### What you are asked to do
Locate and copy each line in the data that contains the word "this".

### The data
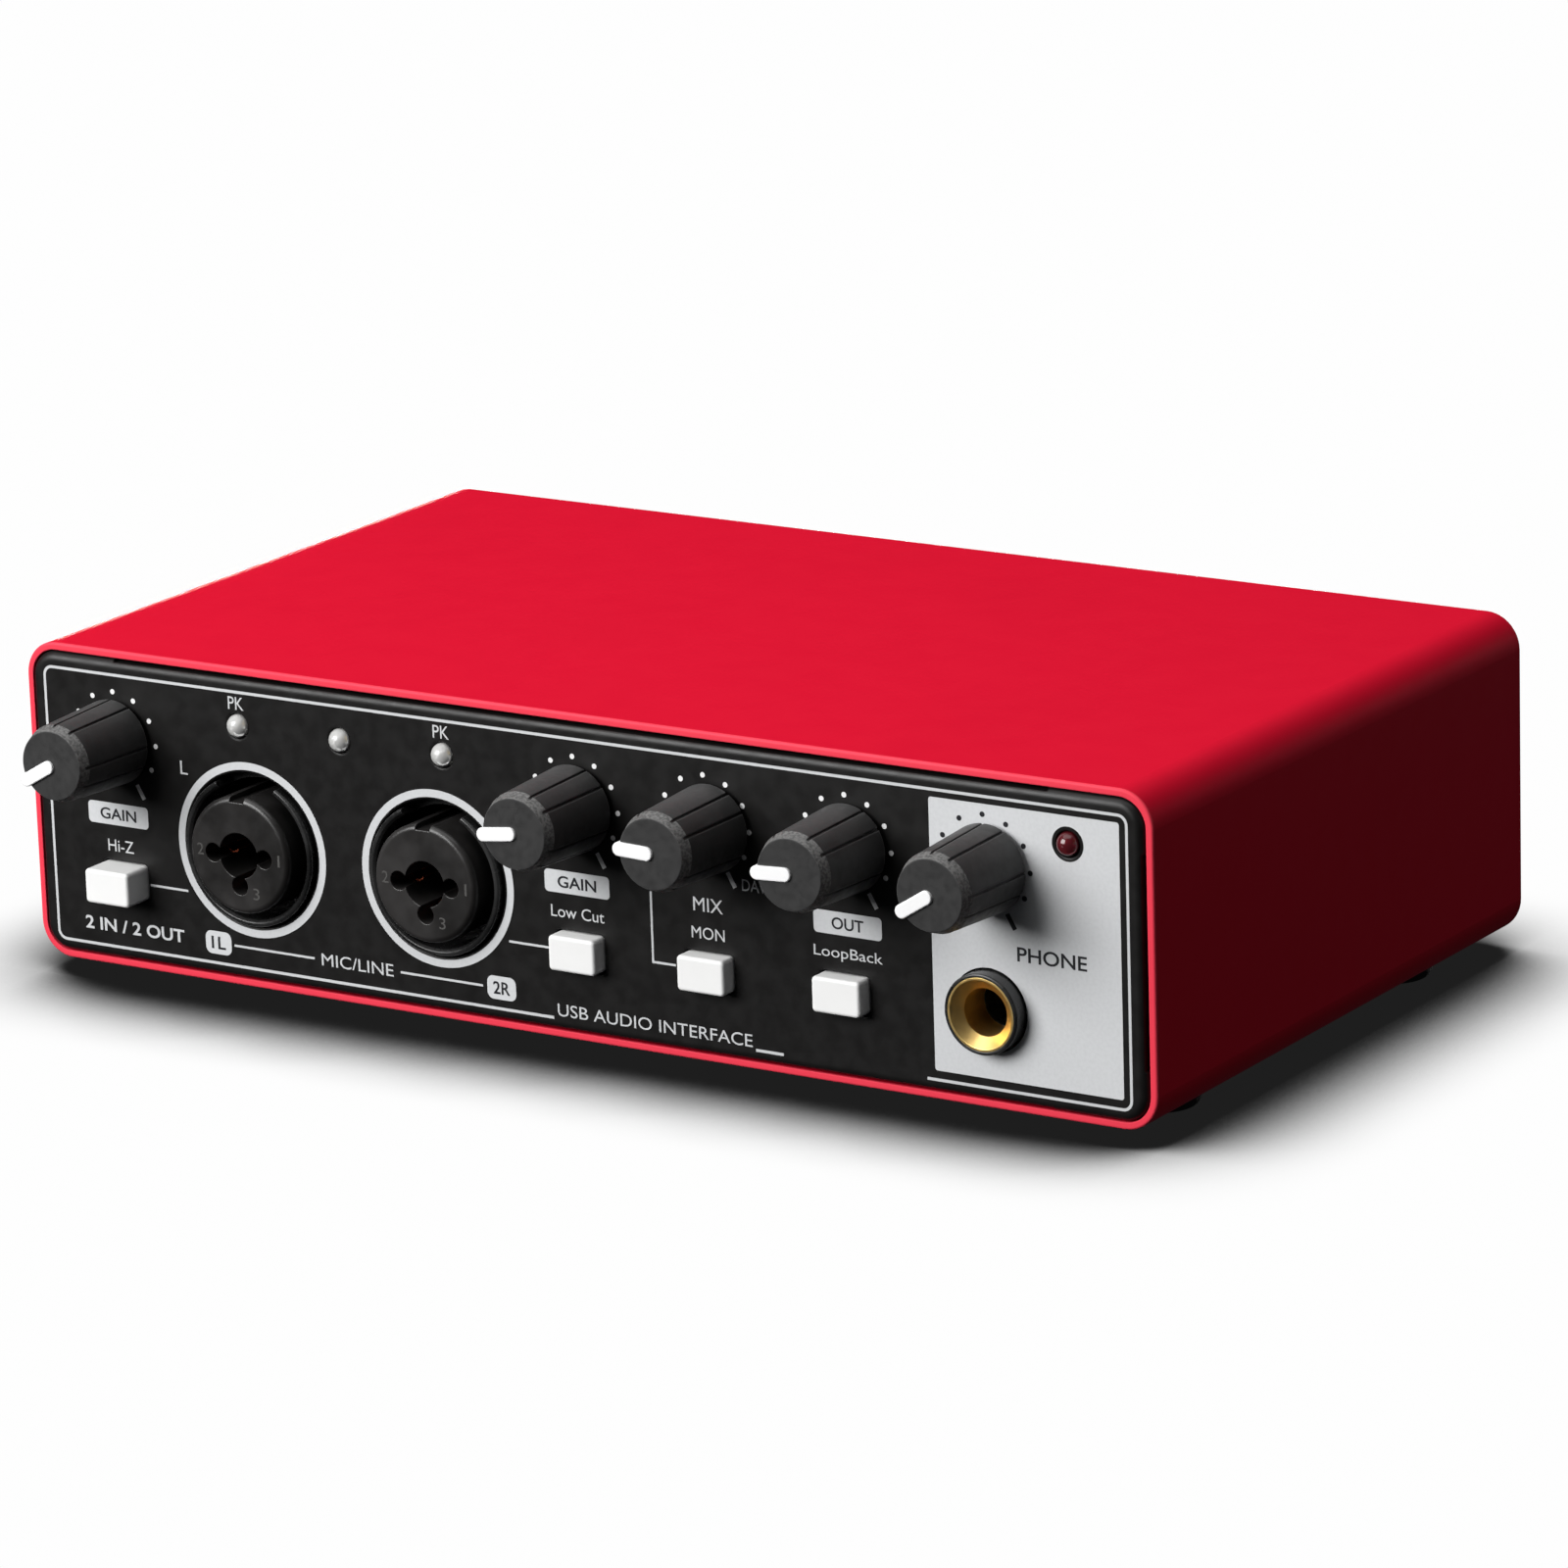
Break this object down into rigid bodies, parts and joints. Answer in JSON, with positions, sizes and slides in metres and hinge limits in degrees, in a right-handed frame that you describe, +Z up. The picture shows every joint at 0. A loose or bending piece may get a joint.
...
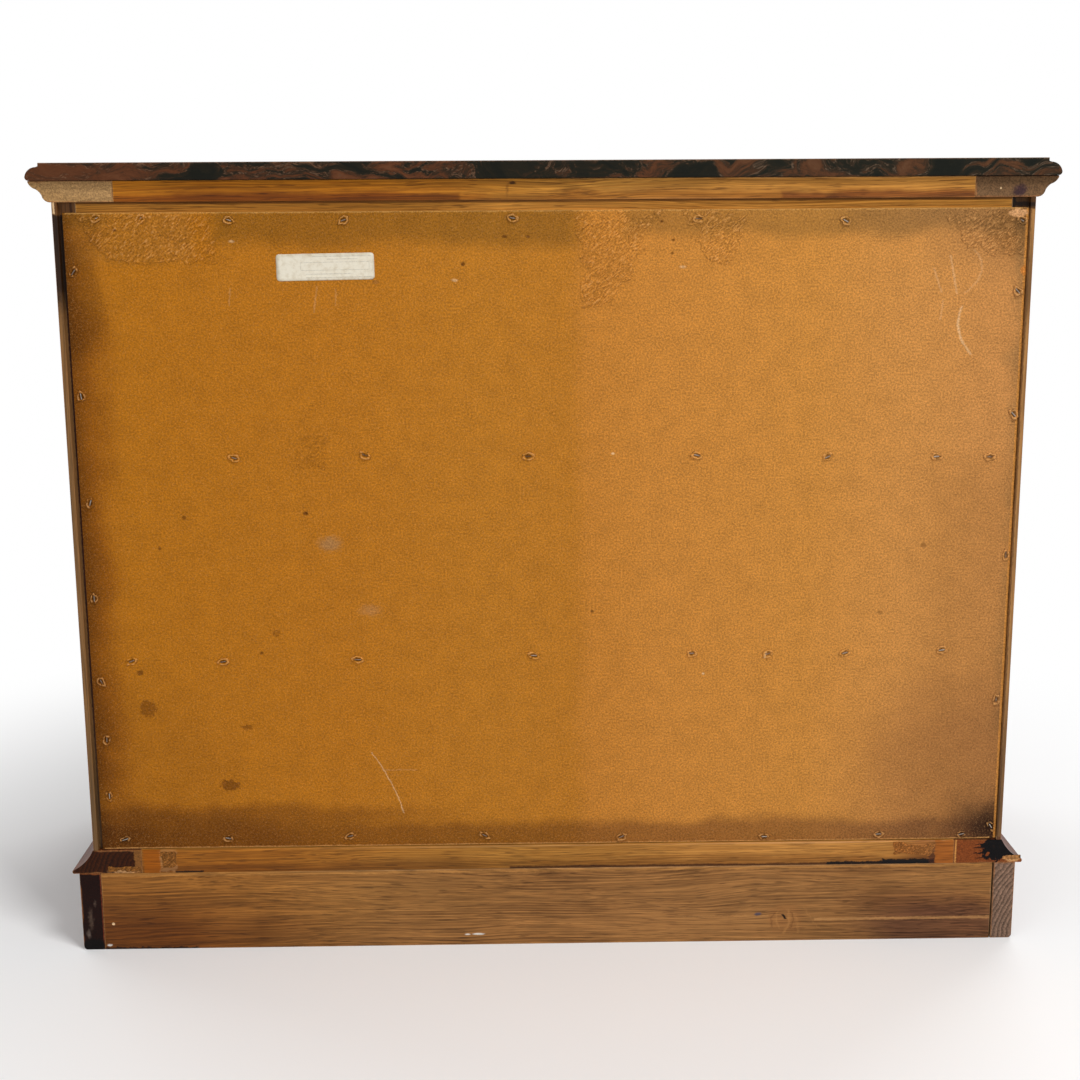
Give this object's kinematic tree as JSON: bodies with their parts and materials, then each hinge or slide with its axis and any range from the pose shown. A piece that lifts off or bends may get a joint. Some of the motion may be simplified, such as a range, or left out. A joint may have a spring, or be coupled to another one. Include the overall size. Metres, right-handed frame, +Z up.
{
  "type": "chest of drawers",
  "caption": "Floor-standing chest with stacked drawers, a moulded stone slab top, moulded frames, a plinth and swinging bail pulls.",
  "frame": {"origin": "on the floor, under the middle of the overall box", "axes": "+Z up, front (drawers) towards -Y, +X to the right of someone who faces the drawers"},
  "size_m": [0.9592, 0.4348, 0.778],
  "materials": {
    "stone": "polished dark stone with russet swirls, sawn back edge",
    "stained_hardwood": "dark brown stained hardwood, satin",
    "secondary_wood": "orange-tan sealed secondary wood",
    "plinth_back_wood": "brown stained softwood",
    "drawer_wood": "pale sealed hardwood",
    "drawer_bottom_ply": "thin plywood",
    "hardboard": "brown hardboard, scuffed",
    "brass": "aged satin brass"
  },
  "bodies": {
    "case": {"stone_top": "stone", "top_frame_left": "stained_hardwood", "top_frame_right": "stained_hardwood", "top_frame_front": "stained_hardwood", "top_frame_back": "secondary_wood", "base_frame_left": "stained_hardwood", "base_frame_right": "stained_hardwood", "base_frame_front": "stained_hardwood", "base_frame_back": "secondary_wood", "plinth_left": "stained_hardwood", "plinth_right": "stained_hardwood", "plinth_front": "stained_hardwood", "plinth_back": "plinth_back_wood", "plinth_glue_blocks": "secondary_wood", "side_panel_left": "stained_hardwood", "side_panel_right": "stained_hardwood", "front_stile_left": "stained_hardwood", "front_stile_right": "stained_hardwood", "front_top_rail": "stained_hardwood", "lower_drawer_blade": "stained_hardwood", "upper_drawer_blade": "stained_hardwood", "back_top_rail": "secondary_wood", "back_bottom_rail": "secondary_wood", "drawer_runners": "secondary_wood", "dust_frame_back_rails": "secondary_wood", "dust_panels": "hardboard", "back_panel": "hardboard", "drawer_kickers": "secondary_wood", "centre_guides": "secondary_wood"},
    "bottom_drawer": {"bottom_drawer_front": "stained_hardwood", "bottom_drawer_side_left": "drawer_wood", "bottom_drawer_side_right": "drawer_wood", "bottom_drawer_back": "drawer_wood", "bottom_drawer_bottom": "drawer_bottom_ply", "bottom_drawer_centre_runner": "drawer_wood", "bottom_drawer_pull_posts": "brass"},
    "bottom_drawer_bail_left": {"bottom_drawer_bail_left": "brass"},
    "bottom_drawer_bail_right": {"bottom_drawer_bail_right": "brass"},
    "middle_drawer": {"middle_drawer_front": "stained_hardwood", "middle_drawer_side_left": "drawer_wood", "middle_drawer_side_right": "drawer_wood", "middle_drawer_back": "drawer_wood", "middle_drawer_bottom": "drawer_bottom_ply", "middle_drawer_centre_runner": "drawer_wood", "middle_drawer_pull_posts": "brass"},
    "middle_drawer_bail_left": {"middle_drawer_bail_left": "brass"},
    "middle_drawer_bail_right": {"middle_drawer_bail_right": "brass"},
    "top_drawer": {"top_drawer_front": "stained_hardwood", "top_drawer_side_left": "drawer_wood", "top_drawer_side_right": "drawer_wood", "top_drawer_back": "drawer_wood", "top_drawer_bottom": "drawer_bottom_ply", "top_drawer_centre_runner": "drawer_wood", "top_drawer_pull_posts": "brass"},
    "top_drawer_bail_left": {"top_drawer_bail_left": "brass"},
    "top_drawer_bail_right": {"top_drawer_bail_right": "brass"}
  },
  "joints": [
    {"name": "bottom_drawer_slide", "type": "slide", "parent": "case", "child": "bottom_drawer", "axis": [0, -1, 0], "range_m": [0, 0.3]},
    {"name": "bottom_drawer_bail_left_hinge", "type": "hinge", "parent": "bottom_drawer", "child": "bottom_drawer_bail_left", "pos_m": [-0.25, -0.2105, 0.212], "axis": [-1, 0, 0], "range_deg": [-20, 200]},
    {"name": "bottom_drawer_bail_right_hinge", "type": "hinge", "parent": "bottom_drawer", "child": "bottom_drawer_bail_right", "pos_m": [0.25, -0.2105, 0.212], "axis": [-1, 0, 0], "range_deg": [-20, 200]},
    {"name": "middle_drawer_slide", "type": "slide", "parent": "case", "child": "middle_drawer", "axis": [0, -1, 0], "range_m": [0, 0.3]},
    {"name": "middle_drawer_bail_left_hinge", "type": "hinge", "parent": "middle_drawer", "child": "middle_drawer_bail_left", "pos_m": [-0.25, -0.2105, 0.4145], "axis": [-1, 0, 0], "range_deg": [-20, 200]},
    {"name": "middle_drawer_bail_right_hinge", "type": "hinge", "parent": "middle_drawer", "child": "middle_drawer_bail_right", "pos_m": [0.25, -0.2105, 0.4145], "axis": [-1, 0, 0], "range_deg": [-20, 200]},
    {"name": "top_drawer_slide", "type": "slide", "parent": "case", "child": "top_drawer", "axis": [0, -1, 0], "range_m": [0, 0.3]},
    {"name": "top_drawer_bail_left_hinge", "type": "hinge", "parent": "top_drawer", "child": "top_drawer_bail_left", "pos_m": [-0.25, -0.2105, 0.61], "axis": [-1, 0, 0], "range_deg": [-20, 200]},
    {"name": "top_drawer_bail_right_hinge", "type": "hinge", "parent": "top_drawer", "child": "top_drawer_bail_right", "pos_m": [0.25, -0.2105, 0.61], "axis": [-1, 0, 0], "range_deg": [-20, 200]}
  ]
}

### Task response
Break this object down into rigid bodies, parts and joints. Answer in JSON, with positions, sizes and slides in metres and hinge limits in degrees, in a right-handed frame that you describe, +Z up. The picture shows every joint at 0. A loose or bending piece may get a joint.
Give this object's kinematic tree as JSON: bodies with their parts and materials, then each hinge or slide with its axis and any range from the pose shown. A piece that lifts off or bends may get a joint. Some of the motion may be simplified, such as a range, or left out. A joint may have a spring, or be coupled to another one. Include the overall size. Metres, right-handed frame, +Z up.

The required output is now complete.